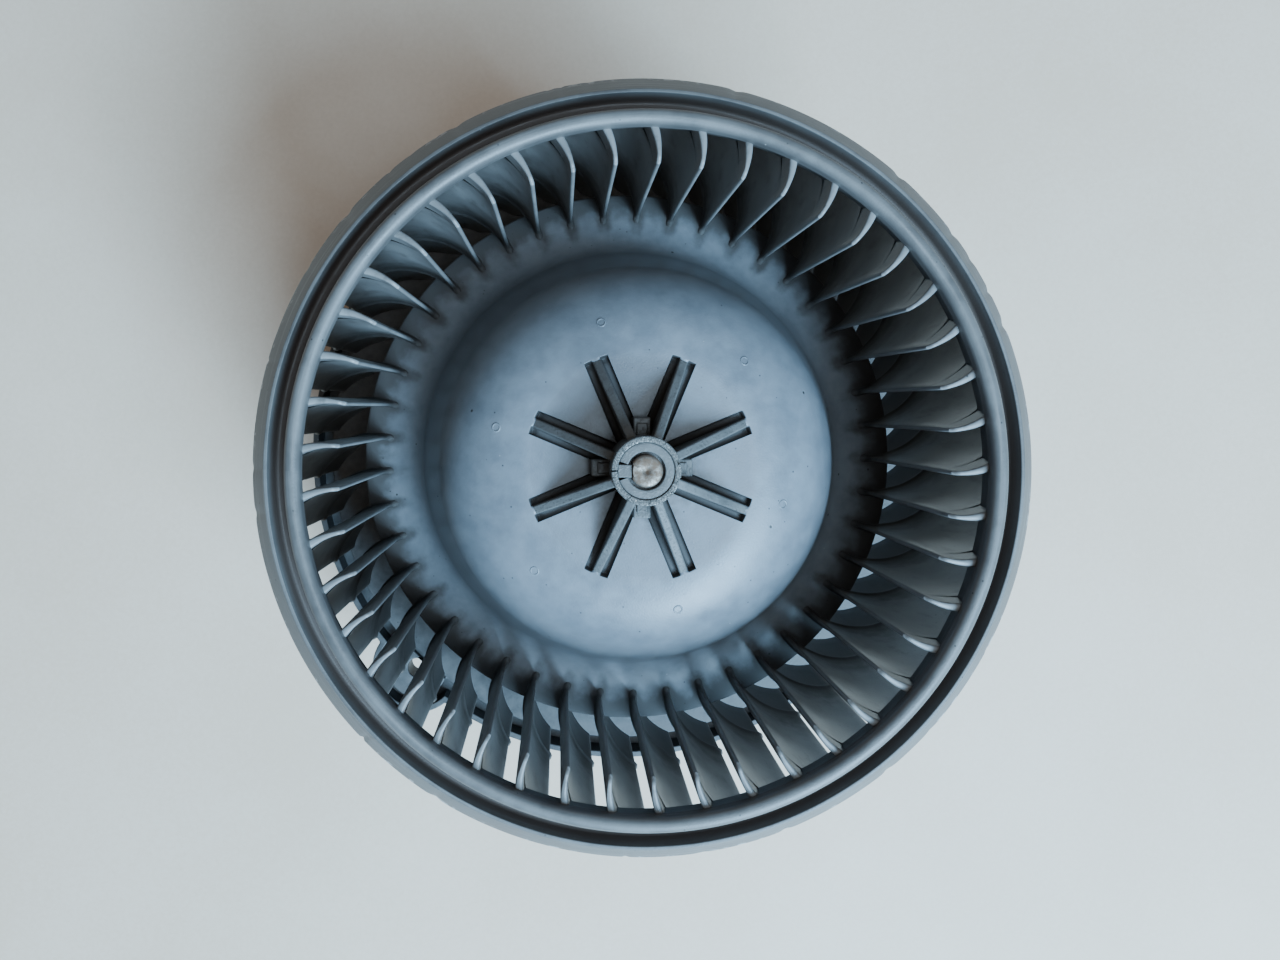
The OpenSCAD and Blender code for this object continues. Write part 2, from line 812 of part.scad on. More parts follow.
module brush_boxes() {
    color([0.74, 0.60, 0.28]) around(2, 0) brush_box();
}

module brush() {
    difference() {
        translate([-brush_w / 2, 0, brush_z]) cube([brush_w, brush_start + brush_len, brush_h]);
        translate([0, 0, brush_z - over]) cylinder(r = brush_start, h = brush_h + 2 * over);
    }
}

module brush_front() {
    color([0.13, 0.13, 0.14]) rotate(180) brush();
}

module brush_back() {
    color([0.13, 0.13, 0.14]) brush();
}

// A coil spring swept as one mesh along its helix, from y_from to y_to
module coil_spring(y_from, y_to, coil_r, wire, turns) {
    sides = 8;
    steps = turns * 12;
    pitch_len = y_to - y_from - wire;
    rings = [
        for (i = [0 : steps]) let (
            a = 360 * turns * i / steps,
            y = y_from + wire / 2 + pitch_len * i / steps
        ) [
            for (k = [0 : sides - 1]) let (
                b = 360 * k / sides,
                r = coil_r + wire / 2 * cos(b)
            ) [r * cos(a), y + wire / 2 * sin(b), r * sin(a)]
        ]
    ];
    points = [for (ring = rings) for (p = ring) p];
    sides_faces = [
        for (i = [0 : steps - 1]) for (k = [0 : sides - 1]) let (
            n = (k + 1) % sides
        ) [i * sides + k, (i + 1) * sides + k, (i + 1) * sides + n, i * sides + n]
    ];
    ends = [
        [for (k = [0 : sides - 1]) k],
        [for (k = [sides - 1 : -1 : 0]) steps * sides + k]
    ];
    translate([0, 0, brush_z + brush_h / 2]) polyhedron(points, concat(sides_faces, ends));
}

module brush_spring() {
    coil_r = 1.9;
    wire = 0.5;
    turns = 6;
    coil_spring(brush_start + brush_len, box_end - box_t, coil_r, wire, turns);
}

module brush_spring_front() {
    color([0.70, 0.71, 0.72]) rotate(180) brush_spring();
}

module brush_spring_back() {
    color([0.70, 0.71, 0.72]) brush_spring();
}

choke_core_r = 1.5;
choke_coil_r = 2.8;
choke_out = 6.5;
choke_x = -(card_hole_r + choke_out);
choke_y = 6;
choke_len = 10;
choke_z = card_z + card_t + choke_coil_r;

module choke_cores() {
    longer = 2;
    color([0.18, 0.18, 0.19]) for (side = [-1, 1])
        translate([choke_x, side * (choke_y + choke_len / 2), choke_z]) rotate([90, 0, 0])
            cylinder(r = choke_core_r, h = choke_len + longer, center = true, $fn = 32);
}

module choke_coils() {
    color([0.66, 0.34, 0.16]) for (side = [-1, 1])
        translate([choke_x, side * (choke_y + choke_len / 2), choke_z]) rotate([90, 0, 0])
            difference() {
                cylinder(r = choke_coil_r, h = choke_len, center = true, $fn = 32);
                cylinder(r = choke_core_r, h = choke_len + over, center = true, $fn = 32);
            }
}

module suppressor_capacitor() {
    size = [4, 12, 7];
    color([0.20, 0.30, 0.55])
        translate([-choke_x - size[0] / 2, -size[1] / 2, card_z + card_t]) cube(size);
}

module lead_wires() {
    color([0.75, 0.12, 0.10]) for (side = [-1, 1])
        translate([wire_x, side * terminal_pitch / 2, terminal_z + terminal_t])
            cylinder(r = wire_r, h = card_z + card_t - terminal_z - terminal_t, $fn = 32);
}

module terminals() {
    color([0.78, 0.76, 0.70]) for (side = [-1, 1])
        translate([terminal_x, side * terminal_pitch / 2 - terminal_w / 2, terminal_z])
            cube([wire_x + wire_r - terminal_x, terminal_w, terminal_t]);
}

module rubber_pads() {
    pad_deg = 15;
    low_inset = 2;
    top_inset = 3;
    pad_low_z = max(can_bottom_z, cup_bottom_z) + low_inset;
    pad_top_z = cup_rise - top_inset;
    reach = 2 * can_r;
    color([0.07, 0.07, 0.07]) around(3, 60) translate([0, 0, pad_low_z])
        linear_extrude(pad_top_z - pad_low_z) intersection() {
            difference() {
                circle(cup_in_r);
                circle(can_r);
            }
            polygon([
                [0, 0],
                [reach * cos(pad_deg), -reach * sin(pad_deg)],
                [reach * cos(pad_deg), reach * sin(pad_deg)]
            ]);
        }
}

module motor_cover() {
    spigot_t = 2;
    spigot_h = 3;
    vent_count = 8;
    vent_w = 3;
    vent_from = 12;
    vent_len = 10;
    joint_z = cup_bottom_z - slip_clear;
    color([0.10, 0.10, 0.105]) difference() {
        union() {
            translate([0, 0, cover_z]) tube(cup_out_r, foot_in_r, foot_rise + over);
            translate([0, 0, cover_z + foot_rise]) cylinder(r = cup_out_r, h = cover_floor_t);
            translate([0, 0, cover_z + foot_rise])
                tube(cup_out_r, cup_in_r, joint_z - cover_z - foot_rise);
            translate([0, 0, cover_z + foot_rise])
                tube(cup_in_r - slip_clear, cup_in_r - slip_clear - spigot_t,
                     joint_z + spigot_h - cover_z - foot_rise);
            translate([0, 0, cover_z + foot_rise]) tube(cup_in_r + over / 2,
                cup_in_r - over, cover_floor_t + over);
            translate([0, 0, cover_z + foot_rise]) tube(seat_r, seat_r - seat_t,
                can_bottom_z - shield_t - cover_z - foot_rise);
            around(post_count) translate([0, 0, joint_z - cover_lug_t]) {
                translate([post_at_r, 0, 0]) cylinder(r = post_r, h = cover_lug_t);
                translate([cup_out_r - cup_t / 2, -post_r, 0])
                    cube([post_at_r - cup_out_r + cup_t / 2, 2 * post_r, cover_lug_t]);
            }
        }
        around(post_count) translate([post_at_r, 0, joint_z - cover_lug_t - over])
            cylinder(r = screw_r + slip_clear, h = cover_lug_t + 2 * over);
        around(vent_count) translate([vent_from, -vent_w / 2, cover_z - over])
            cube([vent_len, vent_w, foot_rise + cover_floor_t + 2 * over]);
    }
}

module cover_screws() {
    head_z = cup_bottom_z - slip_clear - cover_lug_t - screw_head_h;
    socket_r = 1.6;
    socket_depth = 1.4;
    tip_gap = 2;
    color([0.60, 0.60, 0.58]) around(post_count) translate([post_at_r, 0, 0]) difference() {
        union() {
            translate([0, 0, head_z]) cylinder(r = screw_head_r, h = screw_head_h);
            translate([0, 0, head_z])
                cylinder(r = screw_r, h = cup_bottom_z + screw_len - tip_gap - head_z);
        }
        translate([0, 0, head_z - over]) cylinder(r = socket_r, h = socket_depth + over, $fn = 6);
    }
}

fan_wheel();
hub_clamp();
motor_shaft();
armature_core();
end_insulators();
armature_windings();
commutator_hub();
commutator_bars();
thrust_washers();
motor_flange();
motor_can();
field_magnets();
magnet_springs();
upper_bushing();
lower_bushing();
upper_bush_clip();
lower_bush_clip();
end_shield();
thrust_button();
brush_card();
brush_boxes();
brush_front();
brush_back();
brush_spring_front();
brush_spring_back();
choke_cores();
choke_coils();
suppressor_capacitor();
lead_wires();
terminals();
rubber_pads();
motor_cover();
cover_screws();
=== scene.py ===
"""Looks of a flanged heater blower: a moulded, forward-curved wheel on a direct-current motor.

Lengths in this script are millimetres, as on the part's drawing, and MM turns them into metres.
The axis is Z, the inlet is up, and Z 0 is the face of the flange's rim.
"""
import json
import math
import random

import bmesh
import bpy
import numpy as np
from mathutils import Matrix, Vector

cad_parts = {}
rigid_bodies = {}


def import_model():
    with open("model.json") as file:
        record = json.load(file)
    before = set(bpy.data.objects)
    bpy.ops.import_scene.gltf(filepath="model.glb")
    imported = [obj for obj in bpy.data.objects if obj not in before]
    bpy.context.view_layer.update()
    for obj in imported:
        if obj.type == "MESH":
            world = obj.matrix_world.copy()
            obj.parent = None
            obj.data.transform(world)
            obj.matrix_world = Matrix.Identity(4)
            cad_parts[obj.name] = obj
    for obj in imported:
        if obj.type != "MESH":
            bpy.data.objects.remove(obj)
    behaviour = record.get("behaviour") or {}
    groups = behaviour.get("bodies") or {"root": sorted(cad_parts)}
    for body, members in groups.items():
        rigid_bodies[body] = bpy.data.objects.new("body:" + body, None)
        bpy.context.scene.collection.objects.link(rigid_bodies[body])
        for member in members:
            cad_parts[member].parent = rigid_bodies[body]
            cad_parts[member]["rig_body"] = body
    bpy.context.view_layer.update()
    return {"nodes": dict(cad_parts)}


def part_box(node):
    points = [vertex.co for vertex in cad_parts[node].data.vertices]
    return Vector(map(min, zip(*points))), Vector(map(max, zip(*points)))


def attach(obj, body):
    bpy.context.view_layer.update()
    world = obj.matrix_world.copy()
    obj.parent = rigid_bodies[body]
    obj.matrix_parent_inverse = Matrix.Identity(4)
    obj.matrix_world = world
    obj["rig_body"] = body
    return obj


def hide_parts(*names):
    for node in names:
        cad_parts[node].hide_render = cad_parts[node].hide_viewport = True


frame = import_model()
nodes = frame["nodes"]
MM = 0.001
chance = random.Random(45)

# Sizes that the CAD nodes give
wheel_r = (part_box("fan_wheel")[1] / MM).x
lip_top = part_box("hub_clamp")[1].z / MM
shaft_low, shaft_top = (corner.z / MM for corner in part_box("motor_shaft"))
cover_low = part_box("motor_cover")[0].z / MM


# ---------------------------------------------------------------------------
# Shapes. A shape is a pair: an array of points in millimetres and a list of faces.
# ---------------------------------------------------------------------------

def net(rows, cols, close_rows=False, close_cols=False):
    """Faces of a net of points laid out in rows, joined up at the ends where asked."""
    faces = []
    for i in range(rows if close_rows else rows - 1):
        this, following = i * cols, (i + 1) % rows * cols
        for j in range(cols if close_cols else cols - 1):
            k = (j + 1) % cols
            faces.append((this + j, this + k, following + k, following + j))
    return faces


def end_faces(rows, cols):
    """The two faces that close a net over its first row and its last."""
    last = (rows - 1) * cols
    return [tuple(range(cols)), tuple(last + j for j in range(cols))]


def spun(profile, angles, whole=True):
    """A closed outline of (radius, height) points carried round the axis through the angles."""
    profile, turn = np.array(profile, float), np.radians(angles)
    radius, height = profile[:, 0], profile[:, 1]
    points = np.stack([
        np.outer(np.cos(turn), radius),
        np.outer(np.sin(turn), radius),
        np.tile(height, (len(turn), 1)),
    ], axis=-1).reshape(-1, 3)
    faces = net(len(turn), len(profile), close_rows=whole, close_cols=True)
    if not whole:
        faces += end_faces(len(turn), len(profile))
    return points, faces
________
__Problem to solve__
Write out the listing's lines exactly, from its first line through the line that contains "choke_z = card_z + card_t + choke_coil_r;", and stop there.

__Exercise output__
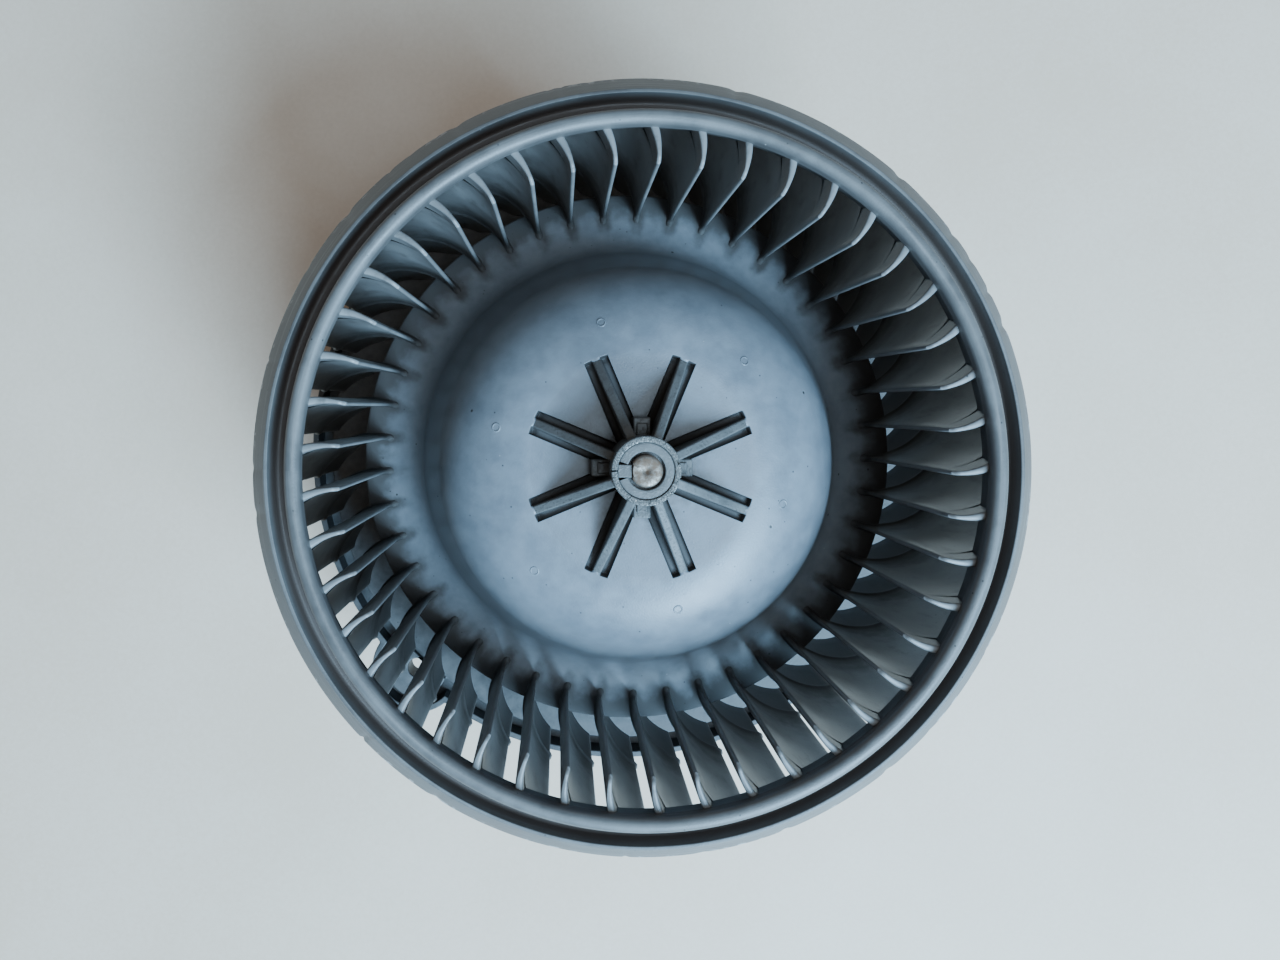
The OpenSCAD and Blender code for this object continues. Write part 2, from line 812 of part.scad on. More parts follow.
module brush_boxes() {
    color([0.74, 0.60, 0.28]) around(2, 0) brush_box();
}

module brush() {
    difference() {
        translate([-brush_w / 2, 0, brush_z]) cube([brush_w, brush_start + brush_len, brush_h]);
        translate([0, 0, brush_z - over]) cylinder(r = brush_start, h = brush_h + 2 * over);
    }
}

module brush_front() {
    color([0.13, 0.13, 0.14]) rotate(180) brush();
}

module brush_back() {
    color([0.13, 0.13, 0.14]) brush();
}

// A coil spring swept as one mesh along its helix, from y_from to y_to
module coil_spring(y_from, y_to, coil_r, wire, turns) {
    sides = 8;
    steps = turns * 12;
    pitch_len = y_to - y_from - wire;
    rings = [
        for (i = [0 : steps]) let (
            a = 360 * turns * i / steps,
            y = y_from + wire / 2 + pitch_len * i / steps
        ) [
            for (k = [0 : sides - 1]) let (
                b = 360 * k / sides,
                r = coil_r + wire / 2 * cos(b)
            ) [r * cos(a), y + wire / 2 * sin(b), r * sin(a)]
        ]
    ];
    points = [for (ring = rings) for (p = ring) p];
    sides_faces = [
        for (i = [0 : steps - 1]) for (k = [0 : sides - 1]) let (
            n = (k + 1) % sides
        ) [i * sides + k, (i + 1) * sides + k, (i + 1) * sides + n, i * sides + n]
    ];
    ends = [
        [for (k = [0 : sides - 1]) k],
        [for (k = [sides - 1 : -1 : 0]) steps * sides + k]
    ];
    translate([0, 0, brush_z + brush_h / 2]) polyhedron(points, concat(sides_faces, ends));
}

module brush_spring() {
    coil_r = 1.9;
    wire = 0.5;
    turns = 6;
    coil_spring(brush_start + brush_len, box_end - box_t, coil_r, wire, turns);
}

module brush_spring_front() {
    color([0.70, 0.71, 0.72]) rotate(180) brush_spring();
}

module brush_spring_back() {
    color([0.70, 0.71, 0.72]) brush_spring();
}

choke_core_r = 1.5;
choke_coil_r = 2.8;
choke_out = 6.5;
choke_x = -(card_hole_r + choke_out);
choke_y = 6;
choke_len = 10;
choke_z = card_z + card_t + choke_coil_r;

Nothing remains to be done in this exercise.